Structural stability of FeO2 in the pressure range of lower mantle

Recently the finding of a new iron oxide pyrite-type FeO2 is reported to be involved in the oxygen cycles occurred in Earth's mantle. Understanding of the stability of FeO2 at high pressures will be critical to model the cyclical process of oxygen in the lower mantle. Here we report the possible pressure-driven phase transition of FeO2 in the pressure range of lower mantle by combining particle swarm optimization method and different density functional theory (DFT) techniques. We find a possible pressure-driven phase transition from PNNM symmetry phase to PA-3 symmetry (Pyrite-type) phase in the pressure range of lower mantle.
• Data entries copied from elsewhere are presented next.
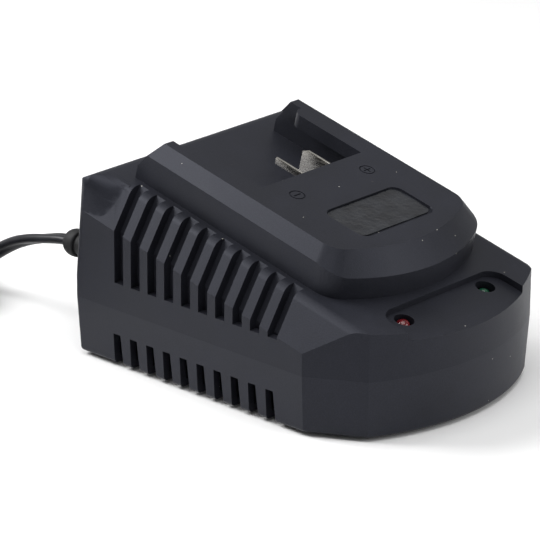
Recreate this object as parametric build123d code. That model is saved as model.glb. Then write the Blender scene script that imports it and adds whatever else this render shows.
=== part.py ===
from build123d import *
from math import cos, radians, sin, sqrt, tan, pi
import os

# Bench charger for a slide-on tool battery.  Millimetres, +Z up, the nose with the two
# lamps points to -Y, the mains cord leaves at +Y.  The origin is on the ground, under
# the middle of the case.

# ---------------------------------------------------------------- case
foot_height = 1.2            # how far the feet stand out below the case
case_length = 130.0
case_width = 100.0
wall = 2.5
bottom_height = 19.5         # bottom case, from its underside to the parting line
draft = 1.2                  # how much narrower the bottom case is at its underside
bottom_edge_radius = 1.6
corner_run = 10.5            # slanted corner of the nose, measured across the case
corner_length = 18.4         # and along it
nose_rise = 11.0             # bulge of the curved nose beyond the slanted corners
rear_corner_radius = 2.2     # at the parting line
crease_corner_radius = 3.2
rear_corner_radius_top = 5.2
inner_corner_radius = 0.6
crease_height = 7.0          # widest line of the rear wall, above the parting line
crease_bulge = 0.6
rear_lean = 3.0              # how far the rear wall leans in, at the loft's top
form_height = 52.0           # height of that loft above the parting line
lip_height = 2.0             # inner lip of the bottom case, standing in the top case
lip_thickness_low = 1.0
lip_clearance = 0.1

# ---------------------------------------------------------------- sloping top
slope = 13.4                 # degrees, falling towards the nose
dock_y = 9.1                 # front wall of the battery recess, on the sloping top
dock_z = 51.7
knee_drop = 12.0             # knee of the slanted side, below the top and square to it
slant_run = 8.2              # how far the slanted side leans in above the knee
knee_inset = 0.3             # and how far the knee lies in from the side at the parting line
roof_edge_radius = 4.5       # slanted sides into the sloping top
rear_roof_radius = 5.7       # rear wall into the sloping top
shoulder_v = 39.5            # from here the slanted side grows out to the full rear corner
shoulder_run = 11.5
shoulder_radius = 5.0        # top edge of that corner
shoulder_sink = 0.3          # how far it starts under the slanted side

# ---------------------------------------------------------------- grilles
groove_count = 10
groove_pitch = 7.48
groove_width = 4.0
groove_depth = 3.0
groove_back_y = 46.2         # rear edge of the rearmost groove
groove_bottom = 30.0         # height of the grooves' sills above the ground
vent_count = 10
vent_pitch = 7.48
vent_back_y = 47.5
vent_width_top = 3.2
vent_width_bottom = 4.0
vent_height = 10.65          # above the underside of the bottom case
vent_reach = 5.2             # how far the vents cut in along the floor

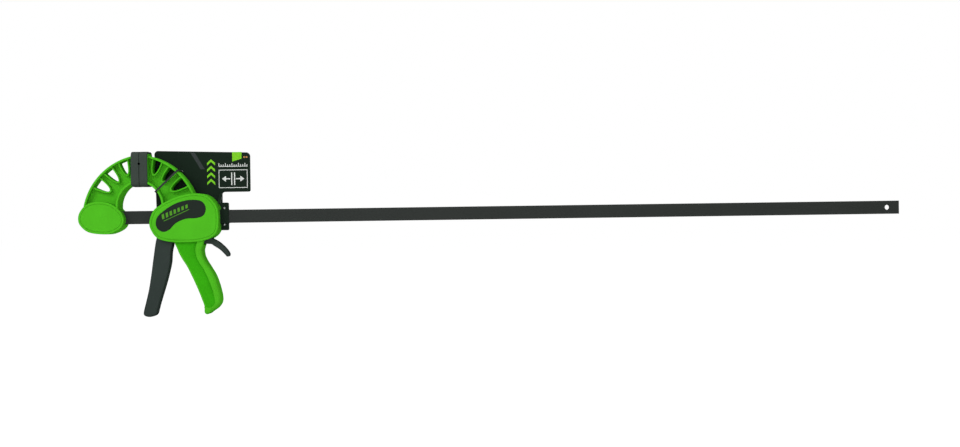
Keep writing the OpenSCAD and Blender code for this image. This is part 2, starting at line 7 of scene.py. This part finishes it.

Nevertheless, the stability of the PNNM symmetry phase is highly affected by temperature change. The possible pressure-driven phase transition is disappeared when the temperature exceeded 800 K. It is also found that the PNNM symmetry phase is mechanically unstable when temperature is beyond 800 K. Finally, the reactions Gibbs free energies of two possible decomposition reactions of FeO2 are calculated from different DFT techniques. It is found that the pyrite-type FeO2 decomposes to Fe2O3 and O2 is the more likely scenario in the relative low-pressure and high-temperature region. However, more detailed calculations, where the phase transitions and the different spin state of iron oxides are also taken into account, are needed to clarify this decomposition reaction.